Петр I — страница 94 из 142

Старые московиты в глубоком молчании выслушали речь своего повелителя и приветствовали ее, бия в ладоши и громко провозглашая, что сие есть святая истина, и они всё будут делать по его воле, однако тут же не замедлили оборотиться к предмету своего вожделения, то есть к водке, предоставив царю, который впал в изрядную задумчивость, изыскивать средства к достижению своих великих целей. Беспечность сего народа была мне не менее удивительна, чем и для других посланников, и все увиденное убедило меня в правоте одного французского дворянина7, который высказал свое мнение в письме, достойном упоминания.
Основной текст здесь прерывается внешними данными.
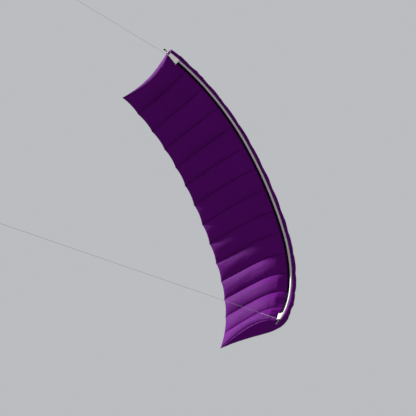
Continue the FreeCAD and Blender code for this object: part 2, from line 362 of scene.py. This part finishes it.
def ripstop(name, colour):
    """Coated ripstop: fine grid of thicker threads, crinkle, faint fading and some light through."""
    n = Nodes(name)
    _, u, v = cloth_coordinates(n)
    place = n.add("ShaderNodeTexCoord").outputs["Object"]
    grid = n.math("MAXIMUM", thread_lines(n, u, 0.005, 0.14), thread_lines(n, v, 0.005, 0.14))
    faded = n.noise(place, 3.0)
    grime = n.noise(place, 38.0)
    base = n.mix(faded, shade(colour, 0.82), shade(colour, 1.22))
    base = n.mix(n.math("MULTIPLY", grid, 0.22), base, shade(colour, 0.5))
    rough = n.math("ADD", n.math("MULTIPLY", grime, 0.14), 0.55)
    crinkle = n.bump(0.45, 0.004, n.noise(place, 48.0, 5.0))
    normal = n.bump(0.25, 0.0003, grid, crinkle)
    skin = n.surface(base, rough, normal, CLOTH_SPECULAR)
    glow = n.add("ShaderNodeBsdfTranslucent", {"Color": base, "Normal": normal}).outputs[0]
    return n.finish(n.add("ShaderNodeMixShader", {0: LIGHT_THROUGH, 1: skin, 2: glow}).outputs[0])


def webbing(name, colour, pitch=0.0014, wear=0.25):
    """Woven tape or heavy cloth with a herringbone, slightly soiled."""
    n = Nodes(name)
    _, u, v = cloth_coordinates(n)
    place = n.add("ShaderNodeTexCoord").outputs["Object"]
    slant = n.math("PINGPONG", v, 0.004)
    ribs = n.math("SINE", n.math("MULTIPLY", n.math("ADD", u, slant), 2 * math.pi / pitch))
    dirt = n.noise(place, 14.0, 4.0)
    base = n.mix(dirt, shade(colour, 1), shade(colour, 1 - wear))
    base = n.mix(n.math("MULTIPLY", n.math("ADD", ribs, 1.0), 0.06), base, shade(colour, 0.5))
    rough = n.math("ADD", n.math("MULTIPLY", dirt, 0.2), 0.62)
    return n.finish(n.surface(base, rough, n.bump(0.5, 0.0004, ribs), sheen=0.2))


def net(name):
    """Open black intake mesh, drawn as one sheet: its hexagon-like holes are painted a shade darker than
    the threads, as painted shade of the wing's dark inside seen through them.
    """
    n = Nodes(name)
    uv, _, _ = cloth_coordinates(n)
    holes = n.add("ShaderNodeTexVoronoi", {"Vector": uv, "Scale": 420.0, "Randomness": 0.12})
    thread = n.math("GREATER_THAN", holes.outputs["Distance"], 0.42)
    # The holes' darker colour is painted shade, not a colour of the mesh itself.
    base = n.mix(thread, (0.0050, 0.0010, 0.0068, 1), (0.0130, 0.0026, 0.0170, 1))
    rough = n.math("SUBTRACT", 0.85, n.math("MULTIPLY", thread, 0.25))
    return n.finish(n.surface(base, rough, n.bump(0.7, 0.0006, thread), CLOTH_SPECULAR))


def stitched_tape(name, colour, thread):
    """Folded seam with a row of stitches along it."""
    n = Nodes(name)
    _, u, v = cloth_coordinates(n)
    dash = thread_lines(n, v, 0.0035, 0.68)
    row = n.math("LESS_THAN", n.math("ABSOLUTE", n.math("SUBTRACT", u, SEAM_HALF)), 0.0007)
    stitch = n.math("MULTIPLY", dash, row)
    soil = n.noise(n.add("ShaderNodeTexCoord").outputs["Object"], 20.0)
    base = n.mix(soil, shade(colour, 0.75), shade(colour, 1))
    base = n.mix(stitch, base, shade(thread, 1))
    rough = n.math("ADD", n.math("MULTIPLY", soil, 0.15), 0.45)
    return n.finish(n.surface(base, rough, n.bump(0.8, 0.0004, stitch), CLOTH_SPECULAR))


def moulded(name, colour, rough_from, rough_to, streak=1.0):
    """Moulded or drawn hard part with fine scuffs; streak over 1 stretches them along Z."""
    n = Nodes(name)
    place = n.add("ShaderNodeTexCoord").outputs["Object"]
    stretched = n.add("ShaderNodeMapping", {"Vector": place, "Scale": (1, 1, 1 / streak)}).outputs[0]
    scuff = n.noise(stretched, 260.0, 5.0)
    worn = tuple(min(1.0, c * 1.5 + 0.01) for c in colour)
    base = n.mix(scuff, shade(colour, 1), shade(worn, 1))
    rough = n.math("ADD", n.math("MULTIPLY", scuff, rough_to - rough_from), rough_from)
    return n.finish(n.surface(base, rough, n.bump(0.15, 0.0003, scuff)))


def braid(name, colour, pitch):
    """Braided cord: two crossing sets of strands round it, with painted shade in the grooves between them.
    """
    n = Nodes(name)
    place = n.add("ShaderNodeTexCoord").outputs["Object"]
    parts = n.add("ShaderNodeSeparateXYZ", {0: place})
    round_it = n.math("ARCTAN2", parts.outputs[1], parts.outputs[0])
    turns = n.math("MULTIPLY", parts.outputs[2], 2 * math.pi / pitch)
    one = n.math("SINE", n.math("ADD", turns, n.math("MULTIPLY", round_it, 4.0)))
    two = n.math("SINE", n.math("SUBTRACT", turns, n.math("MULTIPLY", round_it, 4.0)))
    strands = n.math("MAXIMUM", one, two)
    # Painted shade: the grooves between the strands are darker, and the strand tops keep the full colour.
    share = n.math("MULTIPLY", n.math("ADD", strands, 1.0), 0.5)
    base = n.mix(share, shade(colour, 0.62), shade(colour, 1))
    rough = n.math("ADD", n.math("MULTIPLY", n.noise(place, 90.0), 0.2), 0.5)
    return n.finish(n.surface(base, rough, n.bump(0.6, 0.0003, strands)))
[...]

«Московиты, – по его словам, – суть самые спесивые из всех людей. Прежде они почитали прочие нации за варваров, а себя единственным цивилизованным народом. Царь показал им смехотворность сего измышления и заставил их учиться у чужеземцев. Они повиновались, но врожденное самомнение не позволяет московитам углубляться в суть какого бы то ни было дела, и, обучившись самой малости, им кажется, что они уже превзошли своих учителей. У них почитаются химерами такие понятия, как слава, честь и бескорыстие, и они не способны понять все, относящееся к чувствованиям, или, например, то, что приезжающие к ним иностранцы могут побуждаться чем-то иным, кроме денег. В своем кругу они постоянно высмеивают их как людей, задешево продающих свою жизнь».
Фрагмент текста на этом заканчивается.